Among those scholars with unparalleled access to Assad’s ruling clique was Joshua Landis. In the aftermath of his unprecedented experience in Syria courtesy of Assad, Landis’s pro-regime blog came to be described on NPR and in other media circles as “influential.” 

Former NSC staffer Flynt Leverett also came away from his post-government audiences with Assad with the impression that the “Syrian president is, for U.S. purposes, ‘engageable,’” and he recommended a Qaddafi-like deal to rehabilitate Damascus in his 2005 book Inheriting Syria: Bashar’s Trial by Fire. To be fair, even before meeting Assad, Leverett apparently had a predilection for Middle East authoritarians. As one former U.S. government official familiar with Leverett’s work in the State Department’s intelligence and research division once quipped, “He never met a dictator he didn’t like. From Assad to Arafat to Ahmadinejad. And those are just the A’s.”

It’s not a coincidence that in 2005 Landis took his sojourn in Damascus and Leverett’s and Lesch’s Syria books were published. That year, Assad was under extreme international pressure for his presumed role in the assassination of former Lebanese premier Rafiq Hariri and a handful of anti-Syrian politicians. The outreach to these individuals was an orchestrated regime public-relations campaign that contributed in some small way to Assad staying in power. 

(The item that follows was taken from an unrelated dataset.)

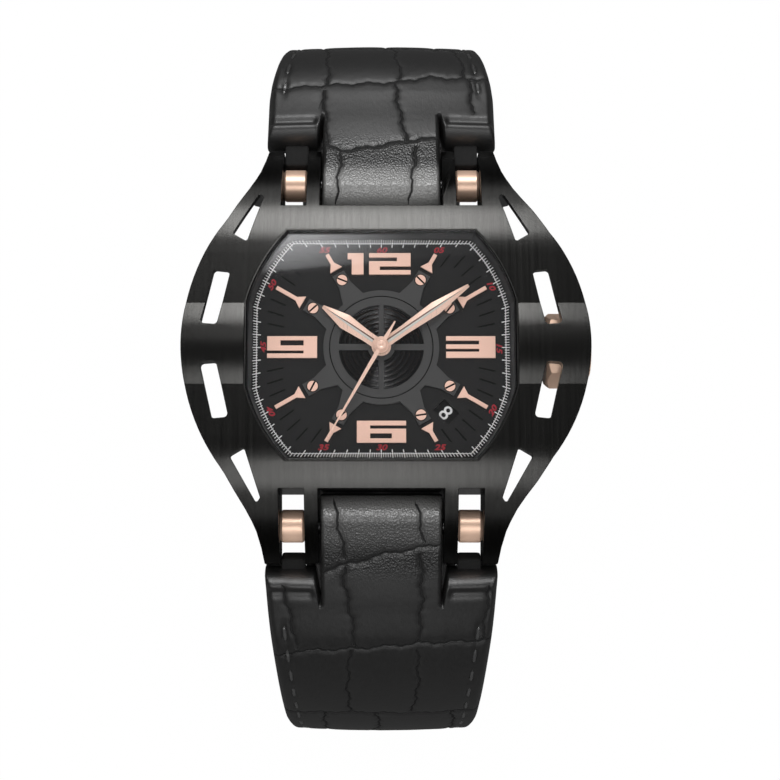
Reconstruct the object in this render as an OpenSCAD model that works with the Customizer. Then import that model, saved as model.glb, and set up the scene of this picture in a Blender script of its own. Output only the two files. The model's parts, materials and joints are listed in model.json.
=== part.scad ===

Lesch’s works on Syria have earned him a place among the pantheon of analysts who were either, at a minimum, charmed by Assad or, more nefariously, given access in exchange for positive press. While Syria: The Fall of the House of Assad is a slightly more sober account of the hell that is today’s Syria, taken together, Lesch’s books stand as a cautionary tale for analysts hoping to study authoritarian societies.